— start —

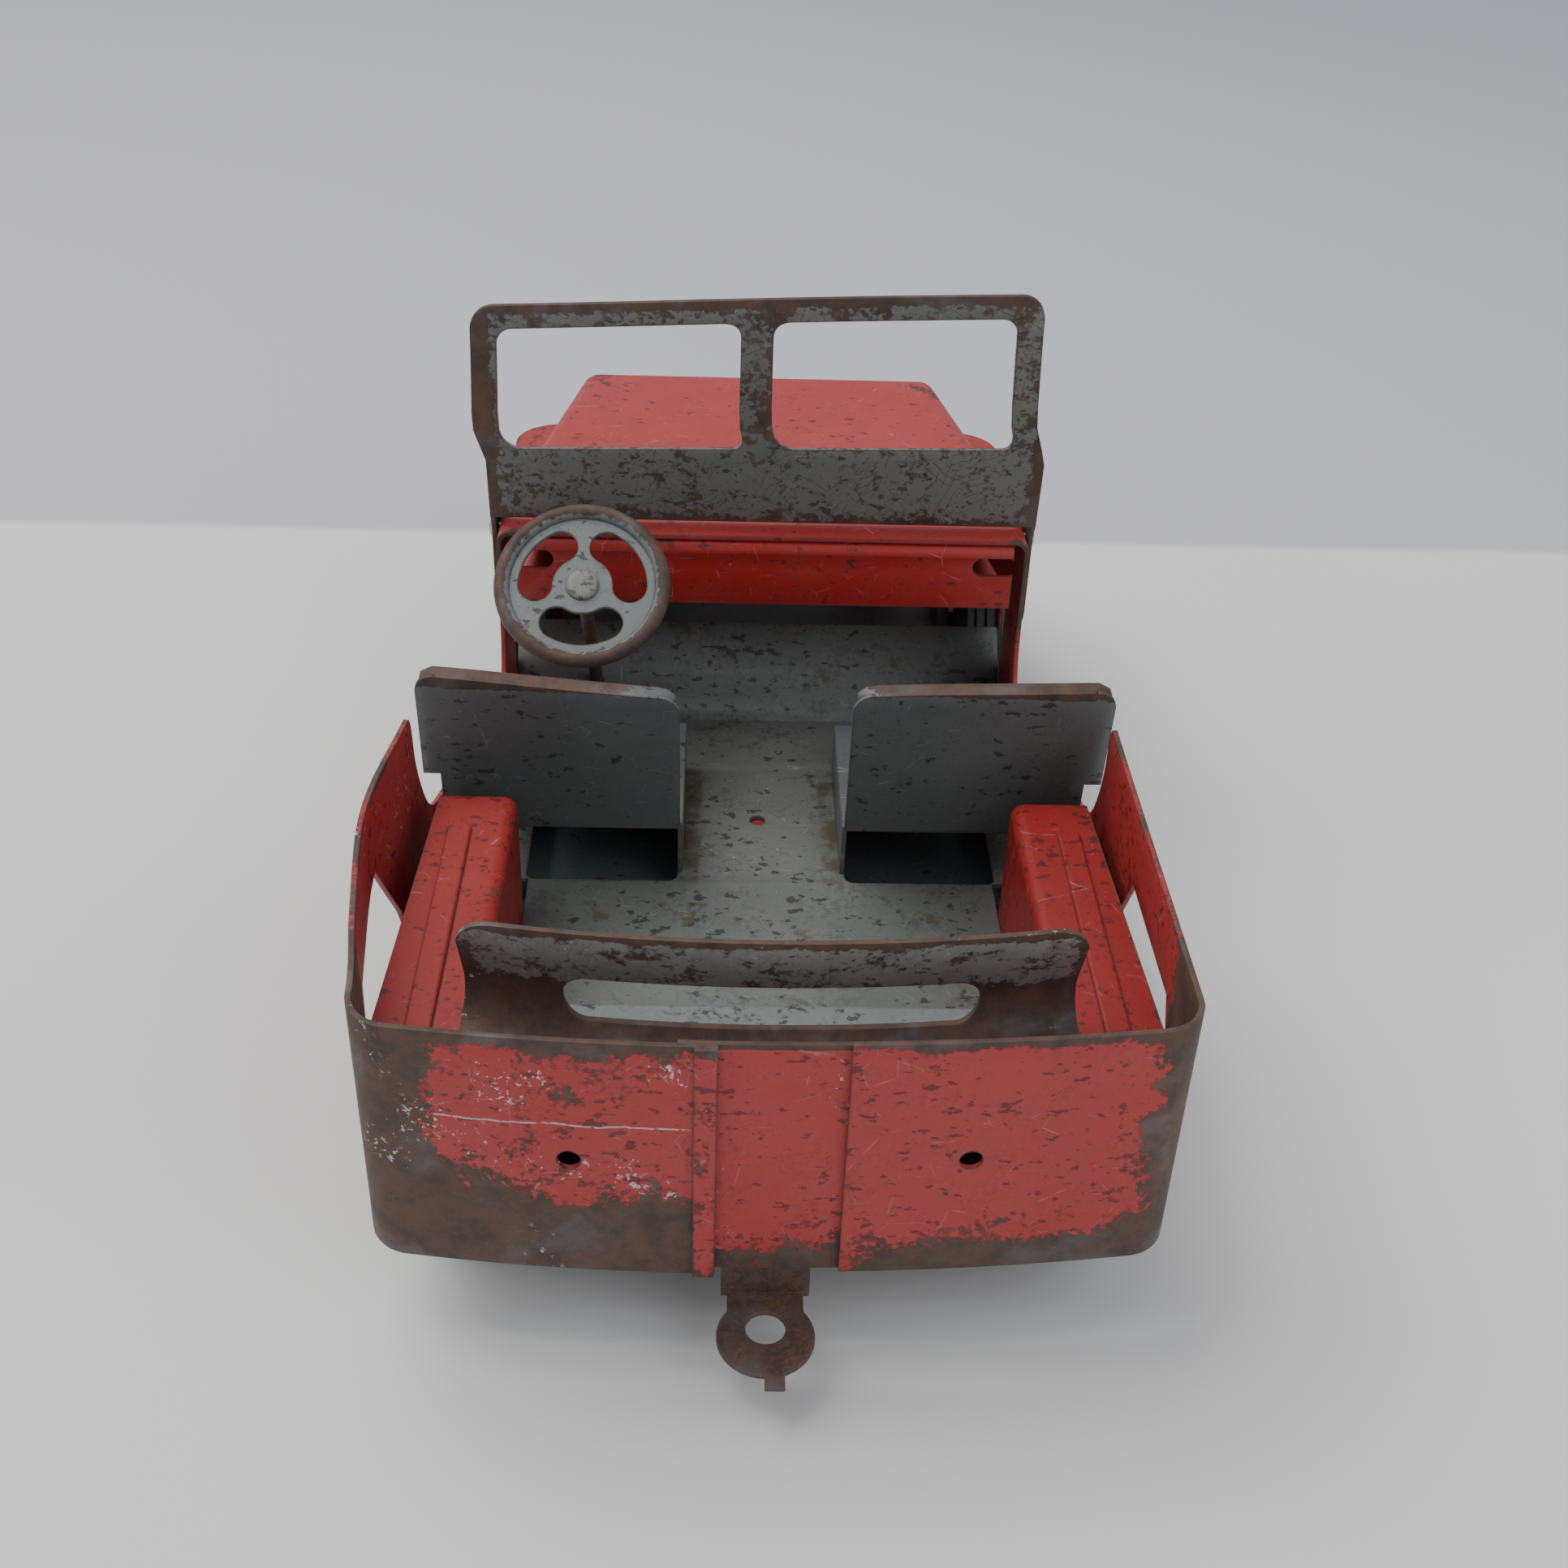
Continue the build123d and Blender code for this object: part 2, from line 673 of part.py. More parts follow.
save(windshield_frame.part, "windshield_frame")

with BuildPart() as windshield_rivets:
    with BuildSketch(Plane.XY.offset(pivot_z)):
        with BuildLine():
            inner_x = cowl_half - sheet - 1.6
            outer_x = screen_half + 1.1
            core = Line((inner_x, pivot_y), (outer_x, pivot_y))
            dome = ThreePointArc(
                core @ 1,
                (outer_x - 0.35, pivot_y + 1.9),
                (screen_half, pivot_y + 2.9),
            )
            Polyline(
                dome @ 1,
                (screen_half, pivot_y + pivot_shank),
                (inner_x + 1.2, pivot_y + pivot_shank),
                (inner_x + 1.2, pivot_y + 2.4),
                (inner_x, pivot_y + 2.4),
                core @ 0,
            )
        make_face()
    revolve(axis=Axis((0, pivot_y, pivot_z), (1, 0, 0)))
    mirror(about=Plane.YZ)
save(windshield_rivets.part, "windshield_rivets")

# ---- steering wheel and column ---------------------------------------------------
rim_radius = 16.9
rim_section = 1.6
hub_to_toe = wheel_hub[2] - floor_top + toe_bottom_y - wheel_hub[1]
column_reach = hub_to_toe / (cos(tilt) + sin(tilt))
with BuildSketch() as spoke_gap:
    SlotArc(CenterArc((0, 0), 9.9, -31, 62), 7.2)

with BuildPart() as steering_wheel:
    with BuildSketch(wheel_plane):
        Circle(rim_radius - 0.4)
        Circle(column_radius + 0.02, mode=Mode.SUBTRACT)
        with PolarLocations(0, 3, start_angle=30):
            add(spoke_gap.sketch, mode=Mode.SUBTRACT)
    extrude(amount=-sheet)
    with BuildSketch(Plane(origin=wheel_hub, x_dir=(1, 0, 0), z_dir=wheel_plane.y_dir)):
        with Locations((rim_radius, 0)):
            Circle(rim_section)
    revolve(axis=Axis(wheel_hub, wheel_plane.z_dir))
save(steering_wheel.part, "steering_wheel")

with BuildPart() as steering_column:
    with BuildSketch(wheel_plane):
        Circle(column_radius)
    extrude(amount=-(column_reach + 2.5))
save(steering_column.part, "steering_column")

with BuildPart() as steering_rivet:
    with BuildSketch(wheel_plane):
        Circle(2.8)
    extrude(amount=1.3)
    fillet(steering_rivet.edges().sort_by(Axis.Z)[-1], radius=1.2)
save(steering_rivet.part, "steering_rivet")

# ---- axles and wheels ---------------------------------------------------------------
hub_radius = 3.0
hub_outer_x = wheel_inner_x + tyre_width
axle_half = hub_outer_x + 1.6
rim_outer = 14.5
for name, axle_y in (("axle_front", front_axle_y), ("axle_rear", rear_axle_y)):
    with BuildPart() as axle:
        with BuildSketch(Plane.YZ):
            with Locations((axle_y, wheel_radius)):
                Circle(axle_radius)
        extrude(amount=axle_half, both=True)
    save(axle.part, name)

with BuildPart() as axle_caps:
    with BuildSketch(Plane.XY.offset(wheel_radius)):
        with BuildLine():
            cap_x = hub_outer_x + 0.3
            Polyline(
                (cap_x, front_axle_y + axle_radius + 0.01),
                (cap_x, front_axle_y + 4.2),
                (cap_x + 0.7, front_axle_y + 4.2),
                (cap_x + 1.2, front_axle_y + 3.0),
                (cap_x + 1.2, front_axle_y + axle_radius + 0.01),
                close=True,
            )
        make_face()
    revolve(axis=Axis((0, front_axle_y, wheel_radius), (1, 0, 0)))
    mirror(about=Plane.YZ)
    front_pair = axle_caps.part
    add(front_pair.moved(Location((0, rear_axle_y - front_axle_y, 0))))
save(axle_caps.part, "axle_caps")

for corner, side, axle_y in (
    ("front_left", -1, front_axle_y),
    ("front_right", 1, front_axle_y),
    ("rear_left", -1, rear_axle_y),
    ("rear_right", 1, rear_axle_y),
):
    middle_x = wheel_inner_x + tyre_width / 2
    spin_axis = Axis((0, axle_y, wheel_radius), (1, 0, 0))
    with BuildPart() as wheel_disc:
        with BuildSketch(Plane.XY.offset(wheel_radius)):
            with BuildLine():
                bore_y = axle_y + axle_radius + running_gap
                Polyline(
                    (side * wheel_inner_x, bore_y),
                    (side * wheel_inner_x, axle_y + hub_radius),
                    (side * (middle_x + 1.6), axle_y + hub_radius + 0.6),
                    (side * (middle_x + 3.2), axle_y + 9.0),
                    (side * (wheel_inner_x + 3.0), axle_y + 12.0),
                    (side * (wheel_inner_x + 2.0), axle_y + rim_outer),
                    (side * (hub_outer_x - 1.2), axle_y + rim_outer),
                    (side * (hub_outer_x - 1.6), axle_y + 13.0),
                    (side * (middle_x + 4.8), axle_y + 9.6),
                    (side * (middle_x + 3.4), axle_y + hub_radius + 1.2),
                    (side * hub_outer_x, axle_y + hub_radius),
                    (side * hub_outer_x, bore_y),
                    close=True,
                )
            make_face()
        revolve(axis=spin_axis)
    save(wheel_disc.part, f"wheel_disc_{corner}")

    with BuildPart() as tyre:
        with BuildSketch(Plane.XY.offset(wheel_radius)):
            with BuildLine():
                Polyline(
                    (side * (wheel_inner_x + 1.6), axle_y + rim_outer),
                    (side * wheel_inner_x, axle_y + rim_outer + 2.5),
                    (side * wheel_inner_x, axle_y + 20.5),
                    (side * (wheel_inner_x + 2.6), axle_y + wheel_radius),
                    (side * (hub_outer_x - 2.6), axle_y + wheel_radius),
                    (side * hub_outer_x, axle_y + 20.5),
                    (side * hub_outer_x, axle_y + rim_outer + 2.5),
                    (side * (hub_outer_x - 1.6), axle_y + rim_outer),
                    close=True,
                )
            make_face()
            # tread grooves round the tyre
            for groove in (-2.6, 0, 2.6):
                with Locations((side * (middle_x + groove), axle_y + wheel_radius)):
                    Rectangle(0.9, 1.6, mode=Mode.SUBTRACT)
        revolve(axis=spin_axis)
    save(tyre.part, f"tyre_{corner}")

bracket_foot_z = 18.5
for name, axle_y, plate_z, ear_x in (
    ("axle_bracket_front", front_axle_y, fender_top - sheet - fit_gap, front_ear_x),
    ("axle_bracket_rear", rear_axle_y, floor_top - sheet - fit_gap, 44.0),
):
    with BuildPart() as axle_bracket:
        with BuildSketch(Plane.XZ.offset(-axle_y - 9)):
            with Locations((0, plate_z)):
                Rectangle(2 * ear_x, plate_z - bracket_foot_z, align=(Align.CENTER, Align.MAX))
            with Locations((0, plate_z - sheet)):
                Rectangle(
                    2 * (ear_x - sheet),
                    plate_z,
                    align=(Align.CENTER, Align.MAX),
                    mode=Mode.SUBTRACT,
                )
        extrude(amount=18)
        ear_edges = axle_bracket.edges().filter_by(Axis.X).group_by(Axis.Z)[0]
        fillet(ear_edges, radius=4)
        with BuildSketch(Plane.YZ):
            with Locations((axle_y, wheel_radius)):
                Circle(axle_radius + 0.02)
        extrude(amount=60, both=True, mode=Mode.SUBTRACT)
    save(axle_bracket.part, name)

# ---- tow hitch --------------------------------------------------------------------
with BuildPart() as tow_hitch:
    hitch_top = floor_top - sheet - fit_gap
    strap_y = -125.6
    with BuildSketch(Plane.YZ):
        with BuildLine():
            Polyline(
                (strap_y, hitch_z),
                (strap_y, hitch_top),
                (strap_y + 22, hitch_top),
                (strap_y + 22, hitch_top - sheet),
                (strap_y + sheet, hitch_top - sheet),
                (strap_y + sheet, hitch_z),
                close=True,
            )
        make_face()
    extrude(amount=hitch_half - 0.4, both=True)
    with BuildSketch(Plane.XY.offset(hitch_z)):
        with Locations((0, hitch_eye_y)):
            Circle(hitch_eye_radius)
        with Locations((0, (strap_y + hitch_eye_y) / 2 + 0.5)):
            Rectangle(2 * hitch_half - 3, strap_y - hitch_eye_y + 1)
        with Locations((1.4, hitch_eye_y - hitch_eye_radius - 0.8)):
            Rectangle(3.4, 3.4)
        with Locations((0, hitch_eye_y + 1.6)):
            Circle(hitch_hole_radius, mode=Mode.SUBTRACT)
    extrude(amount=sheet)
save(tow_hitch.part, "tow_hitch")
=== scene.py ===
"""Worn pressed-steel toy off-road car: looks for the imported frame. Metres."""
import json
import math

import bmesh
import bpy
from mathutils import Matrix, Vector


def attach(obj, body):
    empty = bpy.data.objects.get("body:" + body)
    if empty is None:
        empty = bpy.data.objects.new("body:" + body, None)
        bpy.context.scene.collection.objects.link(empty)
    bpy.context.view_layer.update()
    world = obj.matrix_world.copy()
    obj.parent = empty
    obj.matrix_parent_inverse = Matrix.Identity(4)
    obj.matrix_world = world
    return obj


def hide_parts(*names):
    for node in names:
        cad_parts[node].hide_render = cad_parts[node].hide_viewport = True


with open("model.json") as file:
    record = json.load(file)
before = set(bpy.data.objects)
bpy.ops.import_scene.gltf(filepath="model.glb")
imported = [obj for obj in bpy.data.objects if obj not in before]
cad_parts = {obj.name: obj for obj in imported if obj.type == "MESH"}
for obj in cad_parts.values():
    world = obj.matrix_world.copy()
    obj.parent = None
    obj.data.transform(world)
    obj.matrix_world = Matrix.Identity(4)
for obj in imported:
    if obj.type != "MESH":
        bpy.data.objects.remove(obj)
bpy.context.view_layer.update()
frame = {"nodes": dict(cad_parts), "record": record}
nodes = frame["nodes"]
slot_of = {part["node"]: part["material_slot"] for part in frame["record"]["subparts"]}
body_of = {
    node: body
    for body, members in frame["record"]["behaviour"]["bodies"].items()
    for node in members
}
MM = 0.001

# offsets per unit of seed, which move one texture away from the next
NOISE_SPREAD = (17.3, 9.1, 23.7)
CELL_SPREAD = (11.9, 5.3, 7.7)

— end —

TASK —
Transcribe nothing but the lines from the line with "cad_parts[node].hide_render = cad_parts[node].hide_viewport" through the line with "in imported if", reproducing each exactly.

OUTPUT —
        cad_parts[node].hide_render = cad_parts[node].hide_viewport = True


with open("model.json") as file:
    record = json.load(file)
before = set(bpy.data.objects)
bpy.ops.import_scene.gltf(filepath="model.glb")
imported = [obj for obj in bpy.data.objects if obj not in before]
cad_parts = {obj.name: obj for obj in imported if obj.type == "MESH"}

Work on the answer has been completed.